Ma «cosa fanno loro quando Giuda va ad impiccarsi? Parlano e dicono: “ma povero uomo...”». E quelle monete poi, aggiungono riferendosi ai trenta denari, «sono a prezzo di sangue, non possono entrare nel tempio». In buona sostanza sono «i dottori della lettera» e così seguono «la regola tale, tale, tale, tale...».
A loro, ha ribadito il Papa, «non importa la vita di una persona, non importa il pentimento di Giuda: il Vangelo dice che è tornato pentito». A loro «importa soltanto il loro schema di leggi e tante parole e tante cose che hanno costruito». Proprio «questa è la durezza del loro cuore, la stoltezza del cuore di questa gente che siccome non poteva resistere alla verità di Stefano va a cercare testimonianze e testimoni falsi per giudicarlo: la sorte di Stefano è segnata come quella dei profeti come quella di Gesù».

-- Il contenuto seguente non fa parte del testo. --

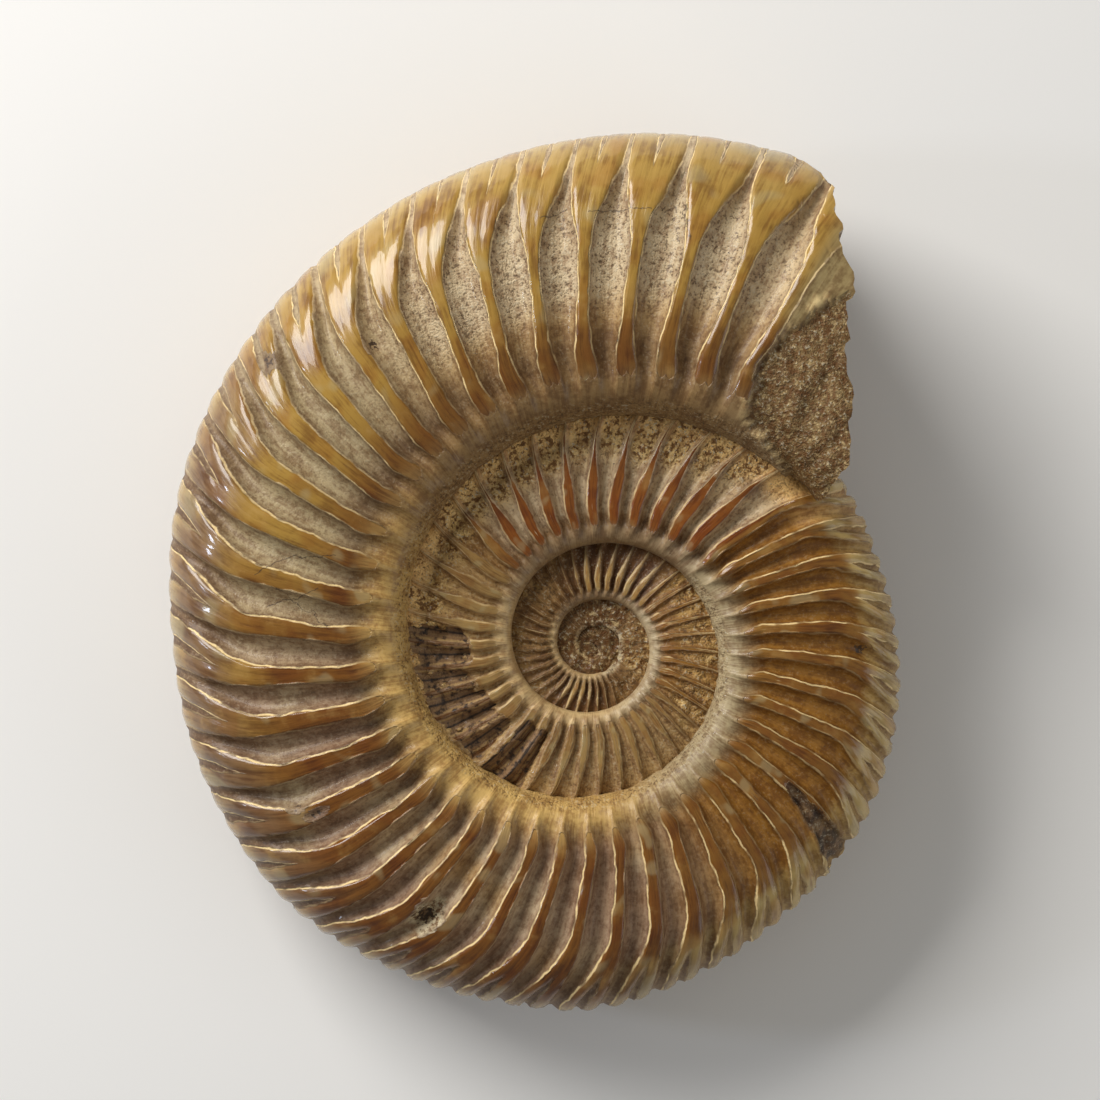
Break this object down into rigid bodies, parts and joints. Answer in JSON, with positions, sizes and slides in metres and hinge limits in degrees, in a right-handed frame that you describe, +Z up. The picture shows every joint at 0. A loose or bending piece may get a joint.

E questo modo di fare «si ripeterà» nel tempo, ha detto Francesco ricordando che «non è solo accaduto nei primi tempi della Chiesa». Del resto, ha fatto notare, «la storia ci narra di tanta gente che venne uccisa, giudicata, seppur era innocente: giudicata con la parola di Dio contro la parola di Dio». Il Papa ha fatto riferimento «alla caccia delle streghe o a santa Giovanna d’Arco» e anche «a tanti altri che vennero bruciati, condannati perché non si “aggiustarono”, secondo i giudici, alla parola di Dio».

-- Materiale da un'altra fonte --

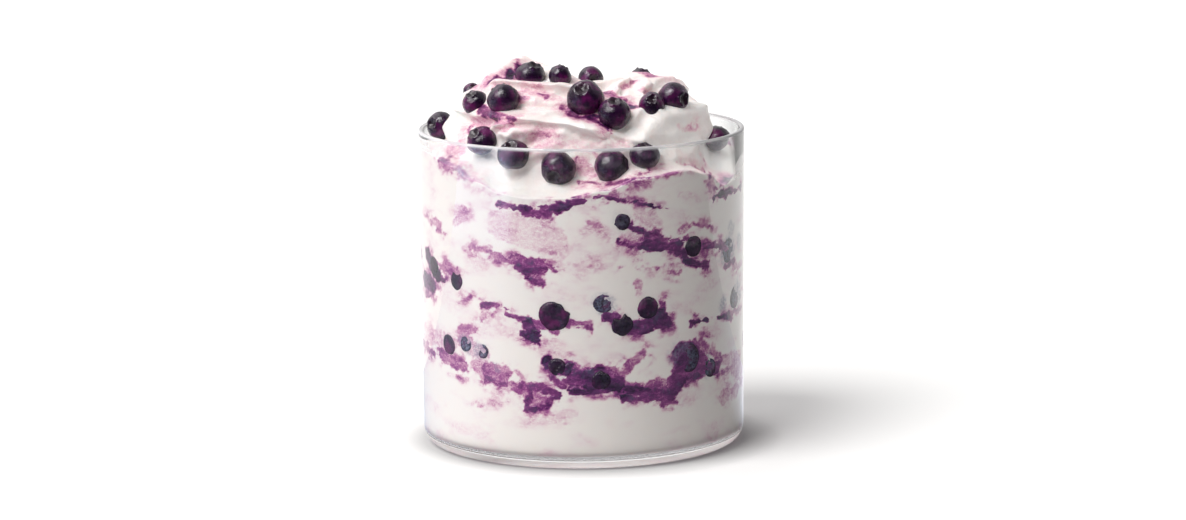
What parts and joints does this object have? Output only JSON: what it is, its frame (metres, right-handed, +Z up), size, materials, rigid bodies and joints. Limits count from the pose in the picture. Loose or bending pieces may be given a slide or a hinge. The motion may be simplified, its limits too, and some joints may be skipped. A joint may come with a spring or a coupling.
{
  "type": "soft serve dessert cup",
  "caption": "Clear straight-sided glass tumbler filled with white soft serve, rippled with dark berry sauce and topped with a folded mound and whole blueberries.",
  "frame": {"origin": "centre of the glass's flat base, on the table", "axes": "+Z up; -Y is the front that the picture shows, +X its right"},
  "size_m": [0.096, 0.096, 0.1131],
  "materials": {
    "glass": "clear, polished, fire-rounded rim",
    "cream": "soft, moist, satin",
    "sauce": "wet, glossy fruit sauce",
    "berry": "smooth dark skin with a dull bloom, wet in places"
  },
  "bodies": {
    "root": {"glass": "glass", "cream": "cream", "ripple_1": "sauce", "ripple_2": "sauce", "ripple_3": "sauce", "ripple_4": "sauce", "berry_top_01": "berry", "berry_top_02": "berry", "berry_top_03": "berry", "berry_top_04": "berry", "berry_top_05": "berry", "berry_top_06": "berry", "berry_top_07": "berry", "berry_top_08": "berry", "berry_top_09": "berry", "berry_top_10": "berry", "berry_top_11": "berry", "berry_top_12": "berry", "berry_top_13": "berry", "berry_top_14": "berry", "berry_top_15": "berry", "berry_top_16": "berry", "berry_top_17": "berry", "berry_top_18": "berry", "berry_top_19": "berry", "berry_top_20": "berry", "berry_top_21": "berry", "berry_top_22": "berry", "berry_top_23": "berry", "berry_top_24": "berry", "berry_top_25": "berry", "berry_side_01": "berry", "berry_side_02": "berry", "berry_side_03": "berry", "berry_side_04": "berry", "berry_side_05": "berry", "berry_side_06": "berry", "berry_side_07": "berry", "berry_side_08": "berry", "berry_side_09": "berry", "berry_side_10": "berry", "berry_side_11": "berry", "berry_side_12": "berry", "berry_side_13": "berry", "berry_side_14": "berry", "berry_side_15": "berry", "berry_side_16": "berry", "berry_side_17": "berry", "berry_side_18": "berry", "berry_side_19": "berry", "berry_side_20": "berry", "berry_side_21": "berry", "berry_side_22": "berry", "berry_side_23": "berry", "berry_side_24": "berry"}
  },
  "joints": []
}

È «il modello di Gesù — ha concluso il Pontefice — che, per essere fedele e avere obbedito alla parola del Padre, finisce sulla croce». Francesco ha rilanciato l’immagine della grande tenerezza di Gesù che ai discepoli di Emmaus dice: «Stolti e tardi di cuore». Al Signore, ha concluso, «chiediamo che, con la stessa tenerezza, guardi le piccole o grandi stoltezze del nostro cuore, ci carezzi» dicendoci «“stolto e tardo di cuore” e incominci a spiegarci le cose».